## Challenge
Where a line of the material contains the string "bodies", copy that line.

╔══

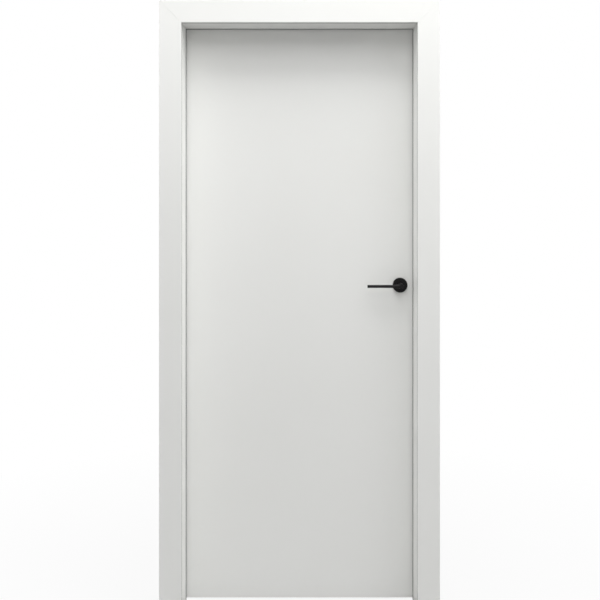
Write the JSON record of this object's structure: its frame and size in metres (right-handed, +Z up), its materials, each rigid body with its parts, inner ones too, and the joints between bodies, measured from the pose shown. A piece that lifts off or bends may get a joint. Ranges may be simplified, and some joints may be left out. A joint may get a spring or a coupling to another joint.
{
  "type": "interior door in adjustable frame",
  "caption": "Flush white interior door leaf, rebated and hung on pin hinges in an adjustable lined frame with flat architraves, with black lever handles on round roses.",
  "frame": {"origin": "on the outer, wall-side face of the hinge side lining, at finished floor level and in the middle of the wall's thickness", "axes": "+Z up; +X across the doorway from the hinge side to the lock side; +Y through the wall, from the push side in the picture to the pull side, the way the leaf opens"},
  "size_m": [0.95, 0.212, 2.087],
  "materials": {
    "white_frame_lacquer": "satin white lacquer on fibreboard",
    "white_leaf_lacquer": "satin white lacquer, very fine orange peel",
    "raw_board": "raw particle board",
    "grey_seal": "soft matt seal",
    "satin_nickel": "satin nickel plate",
    "zinc_steel": "zinc plated steel",
    "black_powder_coat": "matt black powder coat"
  },
  "bodies": {
    "frame": {"front_architrave_hinge_side": "white_frame_lacquer", "front_architrave_lock_side": "white_frame_lacquer", "front_architrave_head": "white_frame_lacquer", "lining_hinge_side": "white_frame_lacquer", "lining_lock_side": "white_frame_lacquer", "lining_head": "white_frame_lacquer", "back_architrave_hinge_side": "white_frame_lacquer", "back_architrave_lock_side": "white_frame_lacquer", "back_architrave_head": "white_frame_lacquer", "adjusting_tongue_hinge_side": "white_frame_lacquer", "adjusting_tongue_lock_side": "white_frame_lacquer", "adjusting_tongue_head": "white_frame_lacquer", "rebate_strip_hinge_side": "white_frame_lacquer", "rebate_strip_lock_side": "white_frame_lacquer", "rebate_strip_head": "white_frame_lacquer", "gasket_hinge_side": "grey_seal", "gasket_lock_side": "grey_seal", "gasket_head": "grey_seal", "strike_plate": "satin_nickel", "hinge_bottom_frame_half": "satin_nickel", "hinge_middle_frame_half": "satin_nickel", "hinge_top_frame_half": "satin_nickel"},
    "leaf": {"leaf_push_skin": "white_leaf_lacquer", "leaf_pull_skin": "white_leaf_lacquer", "leaf_hinge_stile": "white_leaf_lacquer", "leaf_lock_stile": "white_leaf_lacquer", "leaf_top_rail": "white_leaf_lacquer", "leaf_hinge_lipping": "white_leaf_lacquer", "leaf_lock_lipping": "white_leaf_lacquer", "leaf_top_lipping": "white_leaf_lacquer", "leaf_bottom_rail": "white_leaf_lacquer", "leaf_core": "raw_board", "lock_case": "zinc_steel", "lock_faceplate": "satin_nickel", "latch_bolt": "satin_nickel", "push_rose": "black_powder_coat", "pull_rose": "black_powder_coat", "hinge_bottom_leaf_half": "satin_nickel", "hinge_middle_leaf_half": "satin_nickel", "hinge_top_leaf_half": "satin_nickel"},
    "handle": {"push_lever": "black_powder_coat", "pull_lever": "black_powder_coat", "spindle": "zinc_steel", "lock_follower": "zinc_steel"}
  },
  "joints": [
    {"name": "door_swing", "type": "hinge", "parent": "frame", "child": "leaf", "pos_m": [-0.0095, 0.09, 1.023], "axis": [0, 0, 1], "range_deg": [0, 170]},
    {"name": "lever_turn", "type": "hinge", "parent": "leaf", "child": "handle", "pos_m": [0.776, 0.07, 1.11], "axis": [0, -1, 0], "range_deg": [0, 40], "stiffness_Nm_per_rad": 1.5, "springref_deg": -20.05}
  ]
}
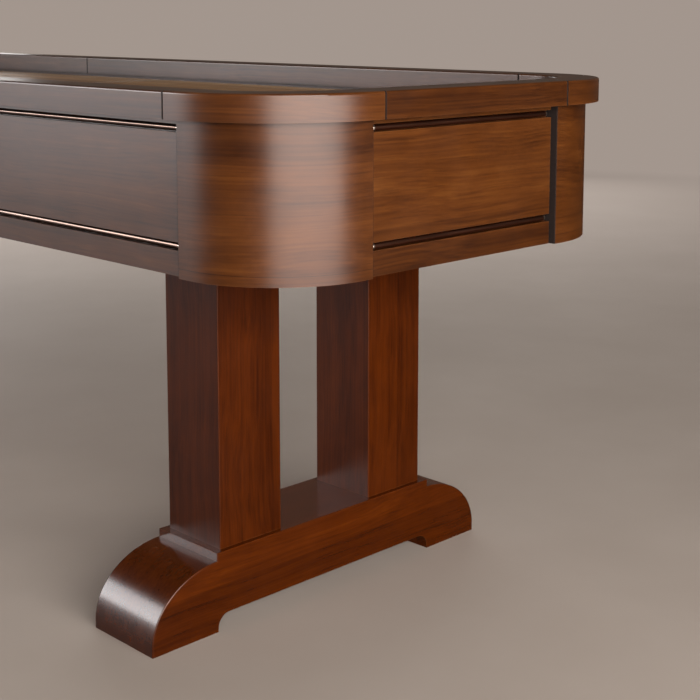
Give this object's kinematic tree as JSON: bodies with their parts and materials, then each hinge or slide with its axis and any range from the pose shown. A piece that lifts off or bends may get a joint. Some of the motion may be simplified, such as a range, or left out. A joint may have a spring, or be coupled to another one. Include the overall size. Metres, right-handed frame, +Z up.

╚══

## The answer
Write the JSON record of this object's structure: its frame and size in metres (right-handed, +Z up), its materials, each rigid body with its parts, inner ones too, and the joints between bodies, measured from the pose shown. A piece that lifts off or bends may get a joint. Ranges may be simplified, and some joints may be left out. A joint may get a spring or a coupling to another joint.
  "bodies": {
Give this object's kinematic tree as JSON: bodies with their parts and materials, then each hinge or slide with its axis and any range from the pose shown. A piece that lifts off or bends may get a joint. Some of the motion may be simplified, such as a range, or left out. A joint may have a spring, or be coupled to another one. Include the overall size. Metres, right-handed frame, +Z up.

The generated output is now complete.